# Start of PROVIDED DATA
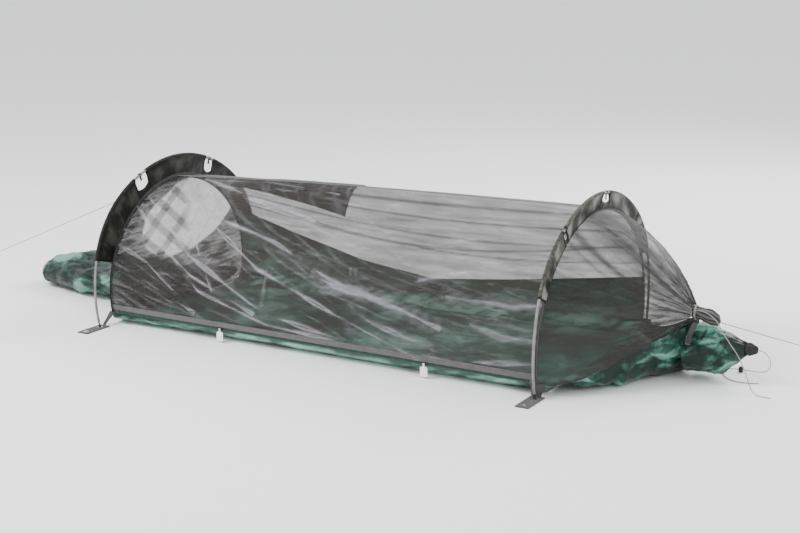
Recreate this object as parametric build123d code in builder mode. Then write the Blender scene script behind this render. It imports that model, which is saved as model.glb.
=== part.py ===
from build123d import *
import os
from math import acos, cos, degrees, pi, radians, sin, tan

# Gathered-end bivy sack, pitched on the ground on two hoop poles.
# X runs from head to foot, the zipped side faces -Y, Z is up and the floor lies on Z = 0.
os.makedirs("parts", exist_ok=True)

# ---- Driving dimensions, mm -------------------------------------------------
head_x = -848  # plane of the head hoop
foot_x = 968  # plane of the foot hoop
half_length = 1545  # from the origin to either gathered end

# hoop curve: crown, shoulder and leg arcs, each given by radius and the turn where it ends
crown_radius, crown_turn = 610, 36
shoulder_radius, shoulder_turn = 375, 73
leg_radius = 510
hoop_top = 596  # top of the pole's centre line
pivot_z = 7.6  # centre of the ball on each pole tip

pole_r, pole_wall = 4.75, 0.8
ferrule_length = 80
joint_turn = 29  # turn where a pole section ends
shock_r = 1.3
tip_ball_r, tip_neck_r = 6.0, 3.2

sleeve_r, sleeve_bore = 7.2, 5.3
web_thick = 2.0
head_sleeve_depth = 80
foot_sleeve_depth = 48
head_sleeve_turns = ((26, 76), (-18, 19), (-76, -23))
foot_sleeve_turns = ((30, 66), (-3, 28.5), (-66, -8.5))
head_hook_turns = (22.5, -20.5)
foot_hook_turns = (-5.8,)

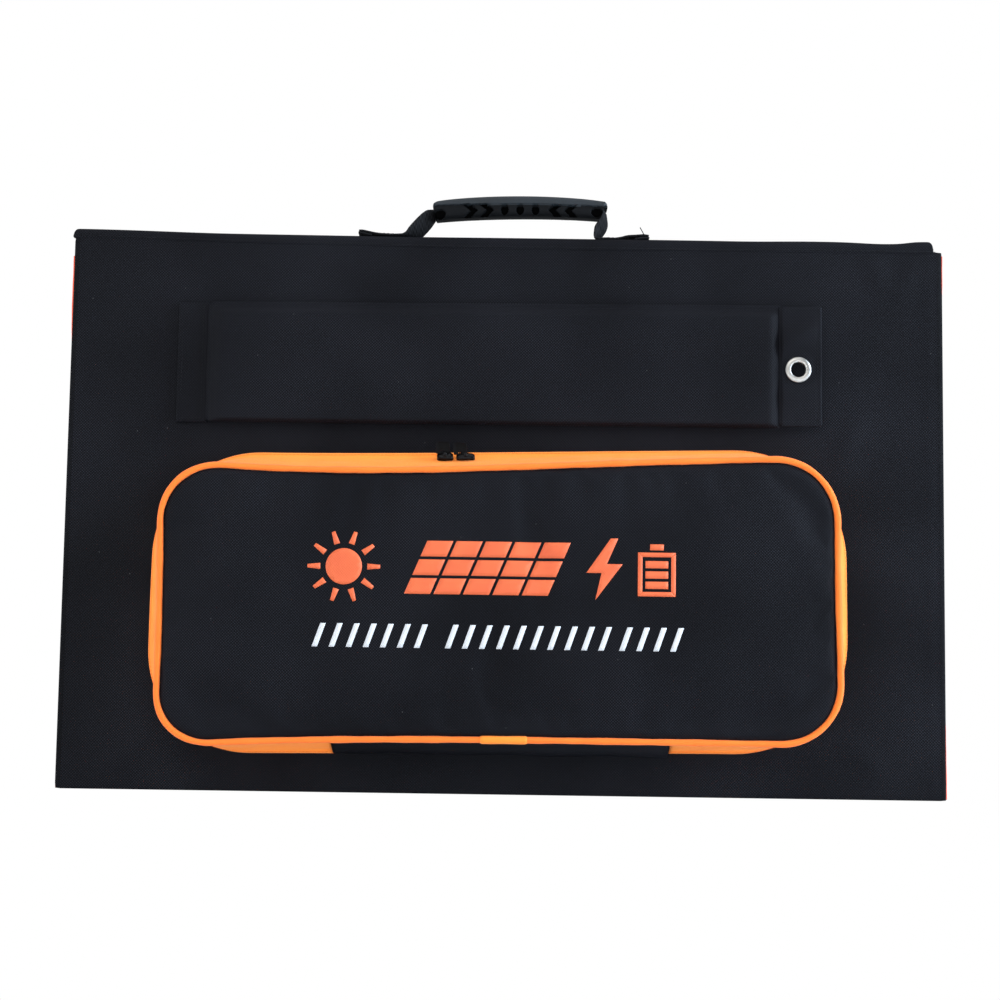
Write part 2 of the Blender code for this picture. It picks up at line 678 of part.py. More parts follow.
rear_top = PANEL_HEIGHT - REAR_DROP
rear_spine_z = SPINE_Z - REAR_DROP
panel_2_back = FRONT_Y + PANEL_PITCH + PANEL_THICK
panel_3_back = FRONT_Y + 2 * PANEL_PITCH
fold_axis_y = (panel_2_back + panel_3_back) / 2
spine_middle_y = (FRONT_Y + panel_2_back) / 2

front_spine_axes = ((FRONT_Y + SPINE_EDGE, SPINE_Z), (panel_2_back - SPINE_EDGE, SPINE_Z))
rear_spine_axes = ((panel_3_back + SPINE_EDGE, rear_spine_z), (REAR_Y - SPINE_EDGE, rear_spine_z))

root = pivot("front_panel", (0, 0, 0))
front_spine = pivot("front_spine_fold", (0, *front_spine_axes[0]), root)
panel_2 = pivot("second_panel_fold", (0, *front_spine_axes[1]), front_spine)
panel_3 = pivot("lower_fold", (0, fold_axis_y, FOLD_AXIS_Z), panel_2)
rear_spine = pivot("rear_spine_fold", (0, *rear_spine_axes[0]), panel_3)
panel_4 = pivot("rear_panel_fold", (0, *rear_spine_axes[1]), rear_spine)
swing = pivot("handle_swing", (0, spine_middle_y, SWING_AXIS_Z), front_spine)

panel("front", 0, 0.0, PANEL_HEIGHT, SPINE_Z, False, root)
panel("second", 1, INNER_BOTTOM, PANEL_HEIGHT, SPINE_Z, True, panel_2)
panel("third", 2, INNER_BOTTOM, rear_top, rear_spine_z, True, panel_3)
panel("rear", 3, REAR_BOTTOM, rear_top, rear_spine_z, False, panel_4)
spine_strip("front_spine_strip", *front_spine_axes, front_spine)
spine_strip("rear_spine_strip", *rear_spine_axes, rear_spine)

handle_foot("handle_foot_left", -0.1025, -0.066, 0.008, front_spine)
handle_foot("handle_foot_right", 0.0975, 0.070, 0.006, front_spine)
handle(swing)

leg("front_leg", FRONT_Y, -1, root)
leg("rear_leg", REAR_Y, 1, panel_4)

pouch_base(root)
pouch_lid(root)
slider("slider_left", SLIDER_LEFT_X, root)
slider("slider_right", SLIDER_RIGHT_X, root)
output_lead(root)
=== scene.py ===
"""The looks of a folding solar blanket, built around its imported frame.

The front face looks along -Y, +Z is up, and lengths are metres. Fabric is made as fine sheets
whose shape comes from small height functions: padding, hems, stitch furrows and soft creases.
"""

import math

import bmesh
import bpy
import numpy as np
from mathutils import Matrix, Vector, bvhtree, geometry


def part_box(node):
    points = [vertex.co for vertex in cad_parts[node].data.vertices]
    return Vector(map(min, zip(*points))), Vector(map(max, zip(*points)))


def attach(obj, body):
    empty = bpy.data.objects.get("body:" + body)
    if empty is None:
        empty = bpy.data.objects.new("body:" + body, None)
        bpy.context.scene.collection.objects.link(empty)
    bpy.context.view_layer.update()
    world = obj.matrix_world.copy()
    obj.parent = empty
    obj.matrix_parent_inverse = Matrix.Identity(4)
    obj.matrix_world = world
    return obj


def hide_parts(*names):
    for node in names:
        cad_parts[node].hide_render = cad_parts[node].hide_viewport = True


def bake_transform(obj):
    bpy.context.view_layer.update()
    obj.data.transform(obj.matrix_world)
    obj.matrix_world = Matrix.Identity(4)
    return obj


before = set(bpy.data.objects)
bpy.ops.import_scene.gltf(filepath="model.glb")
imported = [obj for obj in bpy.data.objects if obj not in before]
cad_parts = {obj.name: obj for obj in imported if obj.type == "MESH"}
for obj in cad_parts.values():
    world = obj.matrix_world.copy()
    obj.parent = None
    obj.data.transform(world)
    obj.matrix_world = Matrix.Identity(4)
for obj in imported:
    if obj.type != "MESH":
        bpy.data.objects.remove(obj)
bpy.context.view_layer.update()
MM = 0.001
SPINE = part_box("front_spine_strip")
FRONT_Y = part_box("front_cover")[0].y
SEAM_Z = 373 * MM
REAR_SEAM_Z = 368 * MM
SPINE_TOP = SPINE[1].z
OUT_FRONT = (0, -1, 0)


# ---------------------------------------------------------------- materials

def feed(socket, value):
    """Gives an input a plain value, or links it to another node's output."""
    if isinstance(value, bpy.types.NodeSocket):
        socket.id_data.links.new(value, socket)
    else:
        socket.default_value = value


def add_node(tree, kind, **values):
    """Adds a node. Each value is one of its properties or, with _ for a space, one of its inputs."""
    node = tree.nodes.new(kind)
    for key, value in values.items():
        if hasattr(node, key):
            setattr(node, key, value)
        else:
            feed(node.inputs[key.replace("_", " ")], value)
    return node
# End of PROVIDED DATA
(YOUR GOAL)
Of the entries listed above, reproduce only the lines starting at the line containing "SPINE_Z, False, root)" and ending at the line containing "before = set(bpy.data.objects)". Include both, exactly as they stand.

(SOLUTION)
panel("front", 0, 0.0, PANEL_HEIGHT, SPINE_Z, False, root)
panel("second", 1, INNER_BOTTOM, PANEL_HEIGHT, SPINE_Z, True, panel_2)
panel("third", 2, INNER_BOTTOM, rear_top, rear_spine_z, True, panel_3)
panel("rear", 3, REAR_BOTTOM, rear_top, rear_spine_z, False, panel_4)
spine_strip("front_spine_strip", *front_spine_axes, front_spine)
spine_strip("rear_spine_strip", *rear_spine_axes, rear_spine)

handle_foot("handle_foot_left", -0.1025, -0.066, 0.008, front_spine)
handle_foot("handle_foot_right", 0.0975, 0.070, 0.006, front_spine)
handle(swing)

leg("front_leg", FRONT_Y, -1, root)
leg("rear_leg", REAR_Y, 1, panel_4)

pouch_base(root)
pouch_lid(root)
slider("slider_left", SLIDER_LEFT_X, root)
slider("slider_right", SLIDER_RIGHT_X, root)
output_lead(root)
=== scene.py ===
"""The looks of a folding solar blanket, built around its imported frame.

The front face looks along -Y, +Z is up, and lengths are metres. Fabric is made as fine sheets
whose shape comes from small height functions: padding, hems, stitch furrows and soft creases.
"""

import math

import bmesh
import bpy
import numpy as np
from mathutils import Matrix, Vector, bvhtree, geometry


def part_box(node):
    points = [vertex.co for vertex in cad_parts[node].data.vertices]
    return Vector(map(min, zip(*points))), Vector(map(max, zip(*points)))


def attach(obj, body):
    empty = bpy.data.objects.get("body:" + body)
    if empty is None:
        empty = bpy.data.objects.new("body:" + body, None)
        bpy.context.scene.collection.objects.link(empty)
    bpy.context.view_layer.update()
    world = obj.matrix_world.copy()
    obj.parent = empty
    obj.matrix_parent_inverse = Matrix.Identity(4)
    obj.matrix_world = world
    return obj


def hide_parts(*names):
    for node in names:
        cad_parts[node].hide_render = cad_parts[node].hide_viewport = True


def bake_transform(obj):
    bpy.context.view_layer.update()
    obj.data.transform(obj.matrix_world)
    obj.matrix_world = Matrix.Identity(4)
    return obj


before = set(bpy.data.objects)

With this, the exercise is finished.